* _WHAT TO DO_
Your task is to output the data exactly as it stands.

* _SUPPLIED INFORMATION_
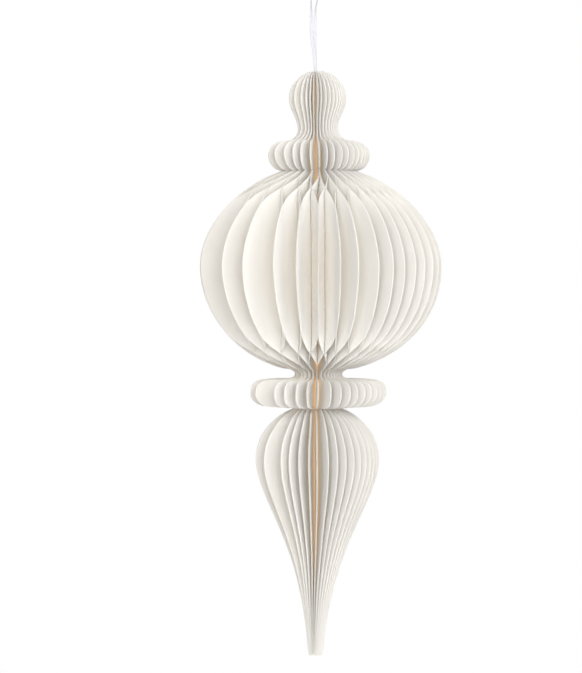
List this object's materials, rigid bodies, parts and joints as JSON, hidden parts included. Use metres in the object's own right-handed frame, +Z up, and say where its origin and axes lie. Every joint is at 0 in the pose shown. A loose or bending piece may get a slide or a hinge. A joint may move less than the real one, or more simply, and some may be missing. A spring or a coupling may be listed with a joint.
{
  "type": "hanging folded paper ornament",
  "caption": "Finial-shaped hanging ornament of folded card sheets glued into a full round fan, with knob, collars, globe and long drop, on a ribbon loop.",
  "frame": {"origin": "where a hook bears on the inside of the ribbon loop", "axes": "+Z up along the spine, towards the hook; -Y is the front that the picture shows; +X is the viewer's right"},
  "size_m": [0.1864, 0.1872, 0.5283],
  "materials": {
    "ivory_card": "matte uncoated card with soft fibre tooth",
    "pale_ribbon": "satin ribbon, slightly lilac white"
  },
  "bodies": {
    "root": {"folded_sheet_01": "ivory_card", "folded_sheet_02": "ivory_card", "folded_sheet_03": "ivory_card", "folded_sheet_04": "ivory_card", "folded_sheet_05": "ivory_card", "folded_sheet_06": "ivory_card", "folded_sheet_07": "ivory_card", "folded_sheet_08": "ivory_card", "folded_sheet_09": "ivory_card", "folded_sheet_10": "ivory_card", "folded_sheet_11": "ivory_card", "folded_sheet_12": "ivory_card", "folded_sheet_13": "ivory_card", "folded_sheet_14": "ivory_card", "folded_sheet_15": "ivory_card", "folded_sheet_16": "ivory_card", "folded_sheet_17": "ivory_card", "folded_sheet_18": "ivory_card", "folded_sheet_19": "ivory_card", "folded_sheet_20": "ivory_card", "folded_sheet_21": "ivory_card", "folded_sheet_22": "ivory_card", "folded_sheet_23": "ivory_card", "folded_sheet_24": "ivory_card", "folded_sheet_25": "ivory_card", "folded_sheet_26": "ivory_card", "folded_sheet_27": "ivory_card", "folded_sheet_28": "ivory_card", "folded_sheet_29": "ivory_card", "folded_sheet_30": "ivory_card", "hanging_ribbon": "pale_ribbon", "ribbon_knot": "pale_ribbon"}
  },
  "joints": []
}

* _ANSWER TO THIS PROBLEM_
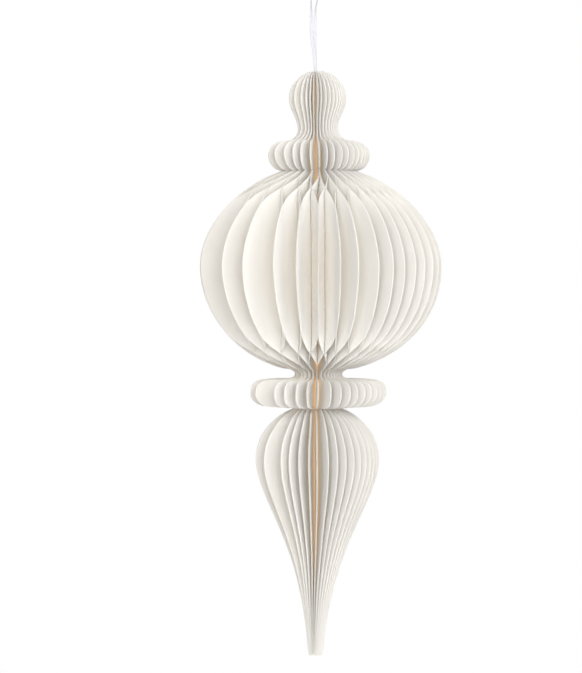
List this object's materials, rigid bodies, parts and joints as JSON, hidden parts included. Use metres in the object's own right-handed frame, +Z up, and say where its origin and axes lie. Every joint is at 0 in the pose shown. A loose or bending piece may get a slide or a hinge. A joint may move less than the real one, or more simply, and some may be missing. A spring or a coupling may be listed with a joint.
{
  "type": "hanging folded paper ornament",
  "caption": "Finial-shaped hanging ornament of folded card sheets glued into a full round fan, with knob, collars, globe and long drop, on a ribbon loop.",
  "frame": {"origin": "where a hook bears on the inside of the ribbon loop", "axes": "+Z up along the spine, towards the hook; -Y is the front that the picture shows; +X is the viewer's right"},
  "size_m": [0.1864, 0.1872, 0.5283],
  "materials": {
    "ivory_card": "matte uncoated card with soft fibre tooth",
    "pale_ribbon": "satin ribbon, slightly lilac white"
  },
  "bodies": {
    "root": {"folded_sheet_01": "ivory_card", "folded_sheet_02": "ivory_card", "folded_sheet_03": "ivory_card", "folded_sheet_04": "ivory_card", "folded_sheet_05": "ivory_card", "folded_sheet_06": "ivory_card", "folded_sheet_07": "ivory_card", "folded_sheet_08": "ivory_card", "folded_sheet_09": "ivory_card", "folded_sheet_10": "ivory_card", "folded_sheet_11": "ivory_card", "folded_sheet_12": "ivory_card", "folded_sheet_13": "ivory_card", "folded_sheet_14": "ivory_card", "folded_sheet_15": "ivory_card", "folded_sheet_16": "ivory_card", "folded_sheet_17": "ivory_card", "folded_sheet_18": "ivory_card", "folded_sheet_19": "ivory_card", "folded_sheet_20": "ivory_card", "folded_sheet_21": "ivory_card", "folded_sheet_22": "ivory_card", "folded_sheet_23": "ivory_card", "folded_sheet_24": "ivory_card", "folded_sheet_25": "ivory_card", "folded_sheet_26": "ivory_card", "folded_sheet_27": "ivory_card", "folded_sheet_28": "ivory_card", "folded_sheet_29": "ivory_card", "folded_sheet_30": "ivory_card", "hanging_ribbon": "pale_ribbon", "ribbon_knot": "pale_ribbon"}
  },
  "joints": []
}